The UN Working Group has the daunting task of rolling out the Guiding Principles to over 80,000 companies and their suppliers in 192 countries. Dr. Michael Addo of the Working Group confirmed that the conference was the first of its kind in the US where such a broad coalition of those affected by and thinking about these issues had convened to talk about how the Principles can work in the real world. Participants discussed the risk management issues associated with human rights due diligence including avoiding reputational harm; addressing investor and regulatory pressure; facing internal pressures (recruiting and employee morale); and improved efficiency for project planning, forecasting and value preservation. Other topics included strategies for transnational human rights litigation after the Supreme Court’s Kiobel decision, which significantly limited access to foreign litigants on jurisdictional grounds; the use of supplier codes of conduct as contractual vehicles; using contracts to implement the Principles; antitrust implications of consortiums working together to address human rights issues with suppliers; the benefits of hard law versus “soft law” (voluntary initiatives) in the human rights arena; how the US Government is using its laws, trading leverage, procurement and investing power to support the Principles both domestically and internationally; and recent steps in the European Union to implement the Principles.
The issue of addressing regulatory and investor pressure was particularly interesting to me, and I addressed it in my remarks (which I will blog about separately when my paper is complete). But here are some facts I shared with the audience. US investors, international stock exchanges and governments increasingly value information on environmental, social and governmental (“ESG”) factors. As of 2012, the governments or stock exchanges of 33 countries require or encourage some form of ESG reporting. Earlier this year, the European Union proposed a directive on nonfinancial disclosure, which would require large companies to report annually on their major environmental, social and economic impacts.

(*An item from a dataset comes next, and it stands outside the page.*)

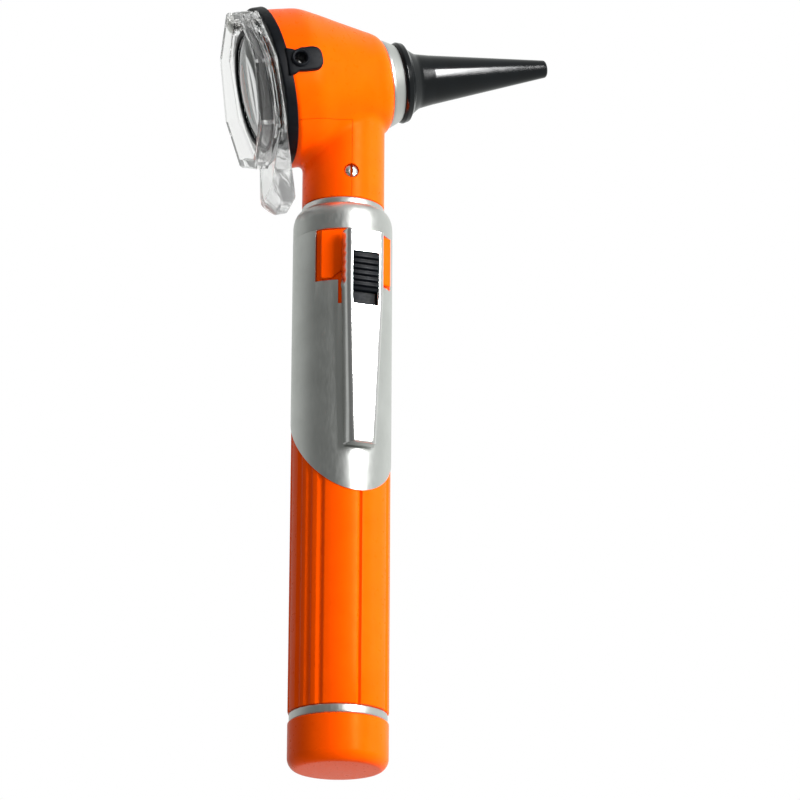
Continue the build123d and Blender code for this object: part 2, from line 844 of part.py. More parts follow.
with BuildPart() as frame_tab:
    with BuildSketch(eye_section):
        with BuildLine():
            Polyline(
                (frame_front, -10.8),
                (frame_back + 0.2, -10.8),
                (frame_back + 0.2, -13.5),
                (frame_front - 4.2, -21.0),
                (frame_front - 4.6, -22.6),
                (frame_front - 4.4, -23.6),
                (frame_front - 2.9, tab_end),
                (frame_front, tab_end),
                close=True,
            )
        make_face()
    extrude(amount=15, both=True)
    with BuildSketch(eye_plane(frame_back - 6)):
        with BuildLine():
            Polyline(
                (-tab_root_half - 1.0, -10.8),
                (-tab_root_half, -11.9),
                (-tab_end_half, tab_end + 0.7),
                (0, tab_end),
                (tab_end_half, tab_end + 0.7),
                (tab_root_half, -11.9),
                (tab_root_half + 1.0, -10.8),
                close=True,
            )
        make_face()
    extrude(amount=12, mode=Mode.INTERSECT)

with BuildPart() as lens_frame:
    with BuildSketch(eye_plane(frame_back)):
        RegularPolygon(octagon_r, 8)
    extrude(amount=flange_thick)
    add(frame_rim.part)
    add(frame_well.part, mode=Mode.SUBTRACT)
    add(frame_tab.part)
    with BuildSketch(eye_plane(-pivot_boss_back, pivot_lift)):
        Circle(pivot_boss_r)
    extrude(amount=pivot_boss_back + frame_front)
    with BuildSketch(eye_plane(frame_back - 2)):
        Circle(lens_seat_r)
    extrude(amount=2 + flange_thick - lens_lip, mode=Mode.SUBTRACT)
    with BuildSketch(eye_plane(frame_back - 2)):
        Circle(lens_clear_r)
    extrude(amount=10, mode=Mode.SUBTRACT)
    with BuildSketch(eye_plane(frame_back - 4, pivot_lift)):
        Circle(pivot_r + pivot_gap)
    extrude(amount=12, mode=Mode.SUBTRACT)
finish(lens_frame, "lens_frame")

lens_front = frame_front - lens_lip
lens_rim = lens_front - lens_edge
lens_dome_r = lens_clear_r - 0.3
dome_radius = (lens_dome_r**2 + lens_crown**2) / (2 * lens_crown)
dome_half_angle = math.asin(lens_dome_r / dome_radius) / 2
with BuildPart() as magnifier_lens:
    with BuildSketch(eye_section):
        with BuildLine():
            Line((lens_front, 0), (lens_front, lens_seat_r - lens_gap))
            Line((lens_front, lens_seat_r - lens_gap), (lens_rim, lens_seat_r - lens_gap))
            Line((lens_rim, lens_seat_r - lens_gap), (lens_rim, lens_dome_r))
            ThreePointArc(
                (lens_rim, lens_dome_r),
                (
                    lens_rim - lens_crown + dome_radius * (1 - math.cos(dome_half_angle)),
                    dome_radius * math.sin(dome_half_angle),
                ),
                (lens_rim - lens_crown, 0),
            )
            Line((lens_rim - lens_crown, 0), (lens_front, 0))
        make_face()
    revolve(axis=eye_axis)
finish(magnifier_lens, "magnifier_lens")

with BuildPart() as lens_ring:
    with BuildSketch(eye_plane(lens_rim - 0.5)):
        Circle(lens_seat_r - lens_gap)
        Circle(lens_clear_r, mode=Mode.SUBTRACT)
    extrude(amount=0.5)
finish(lens_ring, "lens_ring")

with BuildPart() as pivot_screw:
    with BuildSketch(eye_plane(-pivot_boss_back - 0.05, pivot_lift)):
        Circle(pivot_r)
    extrude(amount=pivot_boss_back - 0.2)
    with BuildSketch(eye_plane(-pivot_boss_back - 0.05 - pivot_head, pivot_lift)):
        Circle(pivot_head_r)
    extrude(amount=pivot_head)
    chamfer(pivot_screw.faces().sort_by(eye_axis)[0].edges(), 0.3)
finish(pivot_screw, "pivot_screw")

with BuildPart() as pivot_washer:
    with BuildSketch(eye_plane(frame_front + 0.05, pivot_lift)):
        Circle(pivot_boss_r)
        Circle(pivot_r, mode=Mode.SUBTRACT)
    extrude(amount=frame_gap - 0.05)
finish(pivot_washer, "pivot_washer")

# --- Speculum -------------------------------------------------------------------------------
with BuildPart() as speculum:
    with BuildSketch(nose_section):
        with BuildLine():
            Line((speculum_rear, speculum_bore_rear_r), (speculum_rear, speculum_flange_r))
            Line((speculum_rear, speculum_flange_r), (speculum_flange, speculum_flange_r))
            ThreePointArc(
                (speculum_flange, speculum_flange_r),
                (speculum_flange + 0.75, speculum_neck_r + 0.95),
                (speculum_neck, speculum_neck_r),
            )
            Line((speculum_neck, speculum_neck_r), (speculum_tip, speculum_tip_r))
            Line((speculum_tip, speculum_tip_r), (speculum_tip, speculum_bore_tip_r))
            Line((speculum_tip, speculum_bore_tip_r), (spigot_front, speculum_bore_mid_r))
            Line((spigot_front, speculum_bore_mid_r), (speculum_rear, speculum_bore_rear_r))
        make_face()
    revolve(axis=nose_axis)
finish(speculum, "speculum")
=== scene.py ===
import json
import math

import bmesh
import bpy
import numpy as np
from mathutils import Matrix, Vector


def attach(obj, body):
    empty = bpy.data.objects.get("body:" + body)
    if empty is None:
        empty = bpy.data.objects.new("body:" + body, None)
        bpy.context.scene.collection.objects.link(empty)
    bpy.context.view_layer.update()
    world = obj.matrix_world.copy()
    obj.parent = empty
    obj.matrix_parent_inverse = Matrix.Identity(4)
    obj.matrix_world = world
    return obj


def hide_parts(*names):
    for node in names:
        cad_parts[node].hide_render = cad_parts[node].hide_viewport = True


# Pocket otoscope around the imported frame. Shapes are worked out in millimetres in the frame's own
# axes (+Z up the handle, +X the speculum's side, -Y the clip's side) and stored in metres.

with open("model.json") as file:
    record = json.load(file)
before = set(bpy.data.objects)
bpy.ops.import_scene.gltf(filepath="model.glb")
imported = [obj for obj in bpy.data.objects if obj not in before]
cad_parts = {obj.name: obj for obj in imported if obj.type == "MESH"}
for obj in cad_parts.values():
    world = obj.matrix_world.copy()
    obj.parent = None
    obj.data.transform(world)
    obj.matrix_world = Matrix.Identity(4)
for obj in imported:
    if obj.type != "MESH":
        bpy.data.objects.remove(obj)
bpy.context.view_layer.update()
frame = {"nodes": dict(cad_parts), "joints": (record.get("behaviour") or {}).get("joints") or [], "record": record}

MM = 0.001
BODY_OF = {n: b for b, nodes in frame["record"]["behaviour"]["bodies"].items() for n in nodes}
SLOT_OF = {row["node"]: row["material_slot"] for row in frame["record"]["subparts"]}
JOINTS = {joint["name"]: joint for joint in frame["joints"]}

# --- Frame directions -----------------------------------------------------------------------
AXIS_HEIGHT = 144.05
EYE_BACK = -14.8
EYE_LIFT = 1.7
NOSE = Vector(JOINTS["speculum_pull"]["axis"]).normalized()
EYE = Vector(JOINTS["lens_swing"]["axis"]).normalized()
SIDE = Vector((0, 1, 0))
NOSE_UP = Vector((-NOSE.z, 0, NOSE.x))
EYE_UP = Vector((-EYE.z, 0, EYE.x))
NOSE_POINT = Vector((0, 0, AXIS_HEIGHT))
EYE_POINT = NOSE_POINT + NOSE * EYE_BACK + NOSE_UP * EYE_LIFT
CLIP_SIDE = -Vector(JOINTS["clip_flex"]["axis"]).normalized()
CLIP_OUT = Vector((CLIP_SIDE.y, -CLIP_SIDE.x, 0))
UP = Vector((0, 0, 1))
ORIGIN = Vector((0, 0, 0))

HANDLE_R = 10.0
TUBE_LOW = 11.25
TUBE_TOP = 109.5
CUT_HEIGHT = 66.9
CUT_RISE = 12.4


# --- Mesh helpers ---------------------------------------------------------------------------
def soften(corners, steps=5):
    """Closed outline of (a, b, fillet) corners as points, each corner rounded by its fillet."""
    out = []
    count = len(corners)
    for i, (a, b, fillet) in enumerate(corners):
        here = Vector((a, b))
        if fillet <= 0:
            out.append(here)
            continue
        back = Vector(corners[i - 1][:2]) - here
        ahead = Vector(corners[(i + 1) % count][:2]) - here
        turn = math.pi - back.angle(ahead)
        reach = min(fillet * math.tan(turn / 2), 0.49 * back.length, 0.49 * ahead.length)
        start = here + back.normalized() * reach
        end = here + ahead.normalized() * reach
        for k in range(steps + 1):
            t = k / steps
            out.append(start * (1 - t) ** 2 + here * 2 * t * (1 - t) + end * t**2)
    return out


def ring_points(origin, across, upward, radius_at, count):
    """Closed ring of points about origin; radius_at gives the radius at an angle from across."""
    points = []
    for k in range(count):
        angle = 2 * math.pi * k / count
        radius = radius_at(angle)
        points.append(origin + across * (radius * math.cos(angle)) + upward * (radius * math.sin(angle)))
    return points


def skin(rings, closed=True):
    """Faces between rings of equally many points; closed joins the last ring to the first."""
    count = len(rings[0])
    verts = [p for ring in rings for p in ring]
    faces = []
    for i in range(len(rings) if closed else len(rings) - 1):
        j = (i + 1) % len(rings)
        for k in range(count):
            m = (k + 1) % count
            faces.append((i * count + k, i * count + m, j * count + m, j * count + k))
    return verts, faces


def lathe(corners, origin, axis, count=144, steps=5):
    """Solid turned from a closed outline of (along, radius, fillet) corners about an axis."""
    axis = axis.normalized()
    across = axis.orthogonal().normalized()
    upward = axis.cross(across)
    rings = []
    for point in soften(corners, steps):
        centre = origin + axis * point.x
        rings.append(ring_points(centre, across, upward, lambda angle, r=point.y: max(r, 0.0), count))
    return skin(rings)


def new_object(name, verts, faces):
    """Mesh object from points in millimetres, cleaned and with its faces turned outward."""
    mesh = bpy.data.meshes.new(name)
    mesh.from_pydata([tuple(v) for v in verts], [], faces)
    bm = bmesh.new()
    bm.from_mesh(mesh)
    bmesh.ops.remove_doubles(bm, verts=bm.verts, dist=1e-4)
    bmesh.ops.dissolve_degenerate(bm, edges=bm.edges, dist=1e-5)
    bmesh.ops.recalc_face_normals(bm, faces=bm.faces)
    bm.to_mesh(mesh)
    bm.free()
    piece = bpy.data.objects.new(name, mesh)
    bpy.context.scene.collection.objects.link(piece)
    return piece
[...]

The US government is farther behind than the Europeans but is catching up. The Federal Acquisition Regulations now require prospective contractors and subcontractors to certify that they are not engaging in a variety of human trafficking activities in supplying end products, and require changes in contractual clauses and compliance programs as well as cooperation with audits and investigations. Since 2012, certain companies in California have had to publicly disclose their efforts to eliminate human trafficking and slavery from their supply chains.
Investors also seek nonfinancial information. Bloomberg publishes corporate ESG data for over 5,000 companies utilizing 120 ESG factors. Currently, 95% of the Global 250 issues sustainability reports, which generally include impacts on the environment, society and the general economy. But these reports may be of limited utility to investors because industries may view materiality differently. To address this gap, the Sustainability Accounting Standards Board ("SASB") is a 501(c)(3) organization developing standards for publicly-traded companies in the United States in ten sectors from 89 industries so that they can disclose material sustainability information (including human rights) in 10-K and 20-F filings by 2015. Once completed, the SASB framework, which adopts the SEC definition for materiality, may have significant impact because its advisory council consists of the former chair of FASB, who was also an IASB board member, institutional investors, academics, several large corporations, representatives from most of the major investment banks as well Institutional Shareholder Services (“ISS”), the influential proxy advisory firm. According to today's SASB newsletter, thus far over 850 people representing five trillion in market capital and 12 trillion in assets under management have participated in working groups. The materiality standards for the health care industry have been downloaded over 730 times since they were released at the end of July.
As more companies begin to incorporate the Guiding Principles and consider human rights in their enterprise risk management programs and not just as line items in a sustainability report, business practices will start to change because investors and members of the public will demand it. This year a pension fund filed shareholder proposals with three companies related to the Guiding Principles. All of them failed, including one in which a company indicated that they were already conducting the kind of diligence that the Principles recommend. ISS has issued guidance specifically on human rights impacts. It’s time for directors and executives to start considering their human rights footprint in anticipation of future requests for disclosures from investors, the government, regulators and the general public.